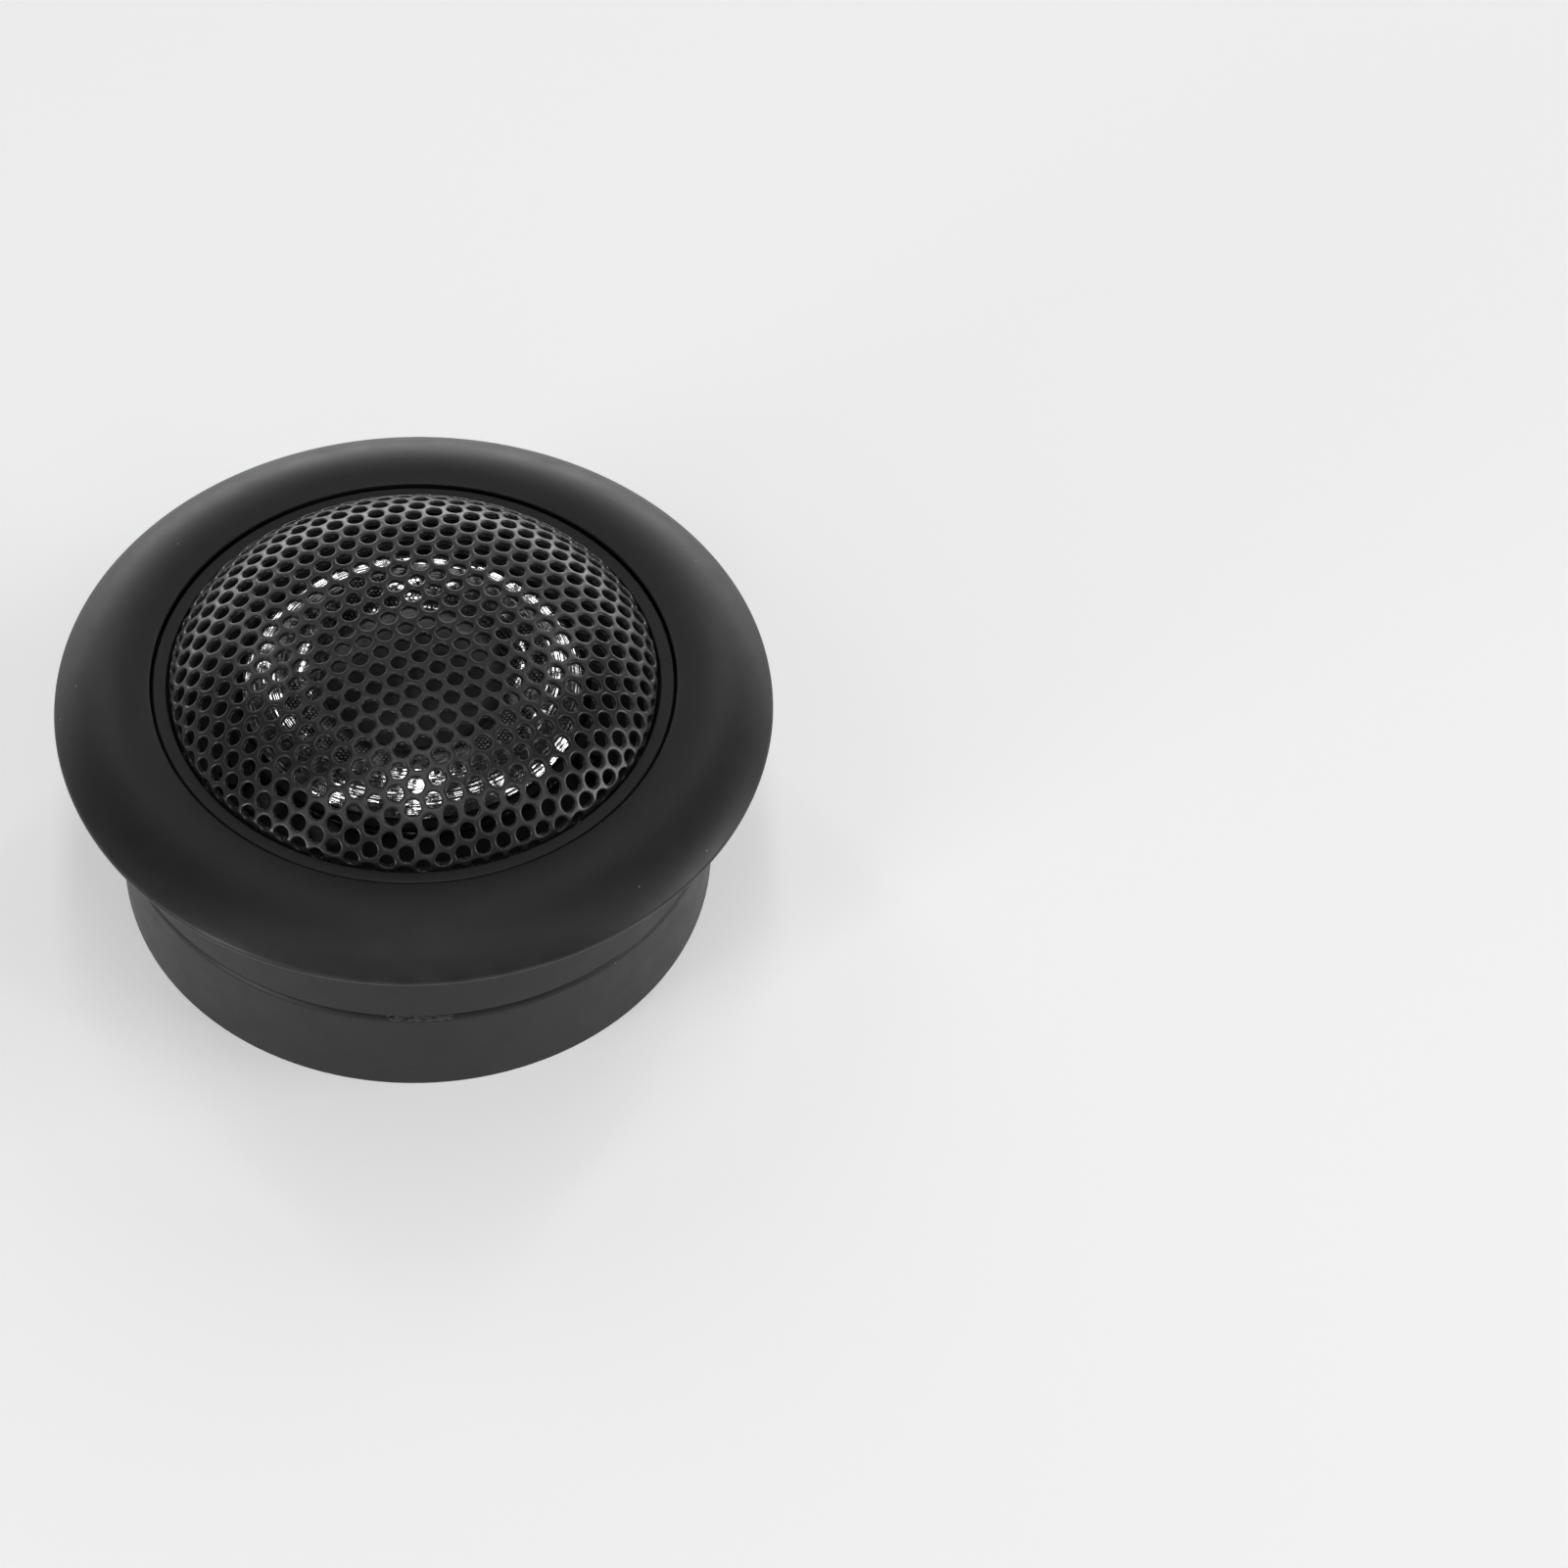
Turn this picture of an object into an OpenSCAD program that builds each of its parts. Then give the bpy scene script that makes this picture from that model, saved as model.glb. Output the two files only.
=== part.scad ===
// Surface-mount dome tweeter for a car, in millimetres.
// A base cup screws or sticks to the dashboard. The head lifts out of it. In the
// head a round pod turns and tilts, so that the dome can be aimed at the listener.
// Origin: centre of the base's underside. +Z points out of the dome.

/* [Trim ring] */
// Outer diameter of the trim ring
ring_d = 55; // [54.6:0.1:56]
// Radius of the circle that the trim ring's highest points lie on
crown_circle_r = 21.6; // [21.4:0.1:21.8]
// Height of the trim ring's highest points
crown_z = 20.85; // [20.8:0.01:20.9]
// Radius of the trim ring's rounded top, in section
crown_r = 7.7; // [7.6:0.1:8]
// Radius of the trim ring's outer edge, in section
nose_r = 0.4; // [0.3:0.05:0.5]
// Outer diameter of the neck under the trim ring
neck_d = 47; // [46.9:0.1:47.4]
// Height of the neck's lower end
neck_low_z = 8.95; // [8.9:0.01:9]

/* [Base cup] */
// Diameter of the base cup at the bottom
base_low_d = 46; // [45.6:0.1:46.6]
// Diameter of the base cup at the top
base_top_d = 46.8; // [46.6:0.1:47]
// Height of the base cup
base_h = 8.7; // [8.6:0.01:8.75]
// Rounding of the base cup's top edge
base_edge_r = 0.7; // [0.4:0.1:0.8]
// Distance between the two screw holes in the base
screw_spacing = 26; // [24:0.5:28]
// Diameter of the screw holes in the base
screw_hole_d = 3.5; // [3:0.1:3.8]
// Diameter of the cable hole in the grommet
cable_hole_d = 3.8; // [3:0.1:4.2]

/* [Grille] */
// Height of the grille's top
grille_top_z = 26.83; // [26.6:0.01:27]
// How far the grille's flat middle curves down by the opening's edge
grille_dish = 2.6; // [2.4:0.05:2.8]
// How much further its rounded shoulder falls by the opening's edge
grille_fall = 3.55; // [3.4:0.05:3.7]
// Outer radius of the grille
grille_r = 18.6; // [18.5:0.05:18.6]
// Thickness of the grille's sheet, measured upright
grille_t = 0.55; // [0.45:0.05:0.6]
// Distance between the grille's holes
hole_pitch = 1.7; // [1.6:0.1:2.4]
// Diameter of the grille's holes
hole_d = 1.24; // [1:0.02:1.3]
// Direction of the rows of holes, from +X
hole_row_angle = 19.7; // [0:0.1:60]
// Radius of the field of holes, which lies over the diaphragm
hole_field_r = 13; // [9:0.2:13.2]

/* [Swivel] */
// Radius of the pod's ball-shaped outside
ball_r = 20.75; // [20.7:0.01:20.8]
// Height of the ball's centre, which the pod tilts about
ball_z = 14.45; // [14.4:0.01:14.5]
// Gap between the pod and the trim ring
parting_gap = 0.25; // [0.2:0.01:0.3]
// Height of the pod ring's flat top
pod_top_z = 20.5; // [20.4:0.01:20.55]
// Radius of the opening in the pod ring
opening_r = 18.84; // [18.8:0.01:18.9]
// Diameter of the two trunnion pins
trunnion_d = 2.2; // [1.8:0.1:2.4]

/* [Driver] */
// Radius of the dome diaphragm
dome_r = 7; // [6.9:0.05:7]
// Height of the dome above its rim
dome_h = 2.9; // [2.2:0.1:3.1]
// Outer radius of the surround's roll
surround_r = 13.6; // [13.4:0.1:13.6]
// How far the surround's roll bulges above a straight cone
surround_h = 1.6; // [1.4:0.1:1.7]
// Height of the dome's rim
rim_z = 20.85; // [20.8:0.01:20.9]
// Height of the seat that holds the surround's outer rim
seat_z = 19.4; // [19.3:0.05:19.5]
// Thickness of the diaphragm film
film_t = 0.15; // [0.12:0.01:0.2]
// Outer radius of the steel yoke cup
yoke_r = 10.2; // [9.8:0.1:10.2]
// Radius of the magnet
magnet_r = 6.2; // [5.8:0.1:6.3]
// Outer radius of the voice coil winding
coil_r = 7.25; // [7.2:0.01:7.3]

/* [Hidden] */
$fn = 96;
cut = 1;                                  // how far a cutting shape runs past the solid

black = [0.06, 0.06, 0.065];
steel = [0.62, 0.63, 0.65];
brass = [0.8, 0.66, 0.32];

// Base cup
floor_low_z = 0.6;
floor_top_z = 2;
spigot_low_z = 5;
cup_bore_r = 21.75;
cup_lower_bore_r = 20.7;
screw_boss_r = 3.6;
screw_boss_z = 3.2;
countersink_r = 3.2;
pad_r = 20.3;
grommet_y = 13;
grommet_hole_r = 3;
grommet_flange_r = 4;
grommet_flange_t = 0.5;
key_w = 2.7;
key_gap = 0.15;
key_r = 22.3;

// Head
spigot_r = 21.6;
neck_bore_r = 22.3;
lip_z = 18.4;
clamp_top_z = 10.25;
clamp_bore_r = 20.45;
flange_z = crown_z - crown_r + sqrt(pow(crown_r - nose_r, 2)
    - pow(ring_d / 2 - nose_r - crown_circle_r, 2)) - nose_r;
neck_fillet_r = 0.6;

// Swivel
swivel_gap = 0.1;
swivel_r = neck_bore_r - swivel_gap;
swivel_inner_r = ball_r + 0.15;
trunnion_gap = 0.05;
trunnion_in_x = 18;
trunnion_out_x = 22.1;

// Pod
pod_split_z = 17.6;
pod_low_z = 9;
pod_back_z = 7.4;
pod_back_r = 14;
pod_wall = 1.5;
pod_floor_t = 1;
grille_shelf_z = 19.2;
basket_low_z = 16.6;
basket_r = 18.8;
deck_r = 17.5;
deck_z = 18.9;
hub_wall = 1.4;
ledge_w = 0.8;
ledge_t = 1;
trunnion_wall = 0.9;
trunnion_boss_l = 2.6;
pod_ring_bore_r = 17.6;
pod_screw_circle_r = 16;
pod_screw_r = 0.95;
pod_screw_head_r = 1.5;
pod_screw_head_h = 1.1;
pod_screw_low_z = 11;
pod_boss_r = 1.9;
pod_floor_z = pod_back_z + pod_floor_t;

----

Written task: Return each line where "from" shows up.

Problem solution:
Turn this picture of an object into an OpenSCAD program that builds each of its parts. Then give the bpy scene script that makes this picture from that model, saved as model.glb. Output the two files only.
// Direction of the rows of holes, from +X